NEW YORK/LONDON: The dollar was little changed to slightly higher against a basket of its peers on Monday, recouping some of its earlier losses as traders held on to large positions in the greenback ahead of the Federal Reserve’s Jackson Hole, Wyoming, symposium starting on Friday.
The dollar index, which measures the currency against six other majors and has had five straight weeks of gains, last rose 0.068% to 103.440, still shy of Friday’s two-month high of 103.68.
Karl Schamotta, chief market strategist at Corpay in Toronto, said the widening in expected growth differentials is currently the big trade in global market as yields in the UK and Europe play catch-up with the United States.
“The dollar does look like it is still the cleanest dirty shirt on the global economic landscape,” Schamotta said. “Traders are holding relatively hefty positions in the dollar going into Jackson Hole just in case Chair Powell does come out with a more hawkish perspective on recent data.”
The euro was up 0.1% at $1.0889, while sterling was last trading at $1.2736, down 0.03%. The Japanese yen, which is on intervention watch, weakened 0.65% versus the greenback at 146.35 per dollar.
Although the yen has fallen to levels around which authorities stepped in last year, analysts at JP Morgan sees the threshold for currency market intervention at around 150 per dollar this time around.

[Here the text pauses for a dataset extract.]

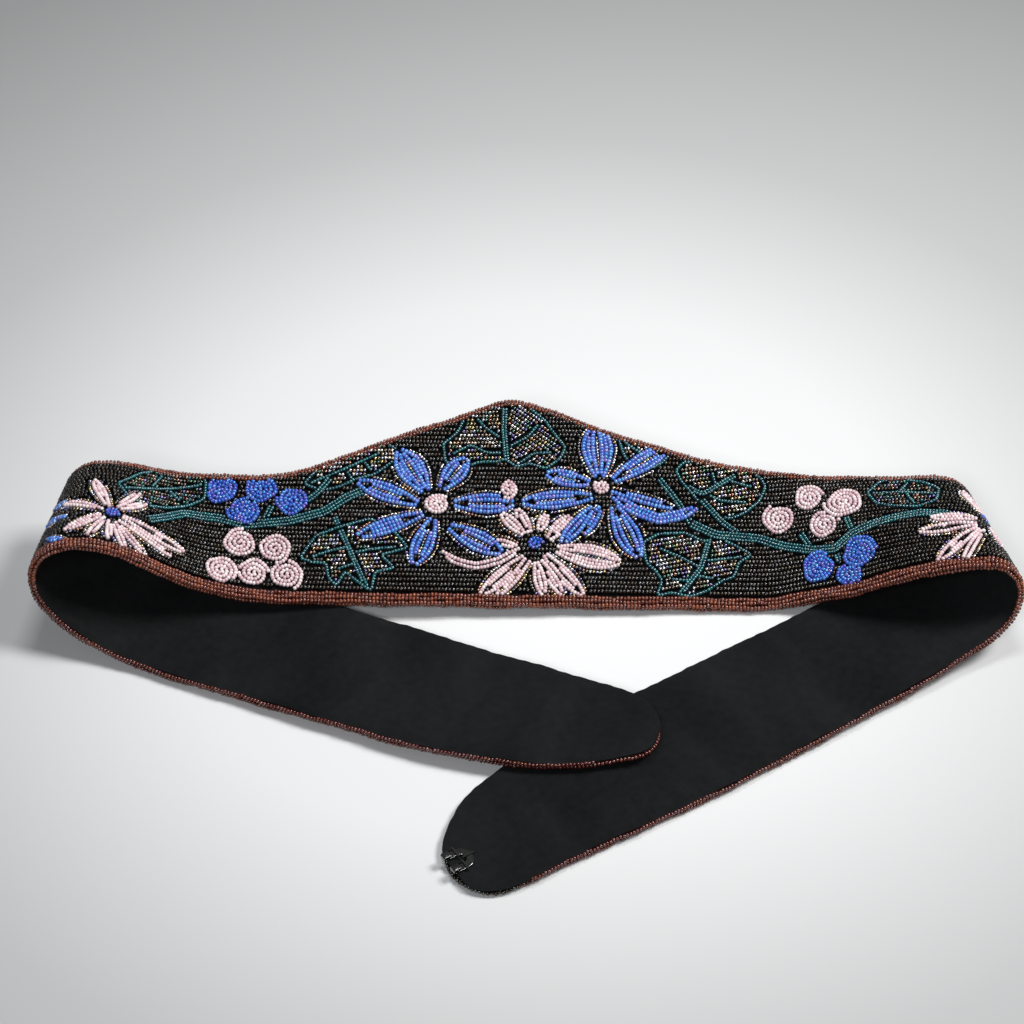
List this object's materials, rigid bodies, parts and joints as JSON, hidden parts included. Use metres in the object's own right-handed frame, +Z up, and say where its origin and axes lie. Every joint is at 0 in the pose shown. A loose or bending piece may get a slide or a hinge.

Also on watch for intervention is the Chinese yuan, which rose 0.2% in offshore markets versus the greenback at $7.29 per dollar.
The currency fell to the weaker side of 7.3 per dollar earlier before rebounding after Reuters reported that state-owned Chinese banks were seen actively mopping up offshore yuan liquidity, a move that raised the cost of shorting the currency. China earlier cut its one-year benchmark lending rate by 10 basis points (bps) and left its five-year rate unchanged, against economists’ expectations for larger 15-bps cuts to both.
In the United States, Fed Chair Jerome Powell is set to speak on Friday, and his comments may set the direction for US Treasury yields, which have driven the rise in the dollar in recent weeks.
Ten-year yields soared to a 15-year high on Monday and were last up 8.7 basis points at 4.337%.
The theme this year for the annual gathering in Wyoming is “structural shifts in the global economy”.
“While China’s stimulus was underwhelming, hopes remain high for more action should the economy continue to slow,” said Joe Manimbo, senior market analyst at Convera in Washington.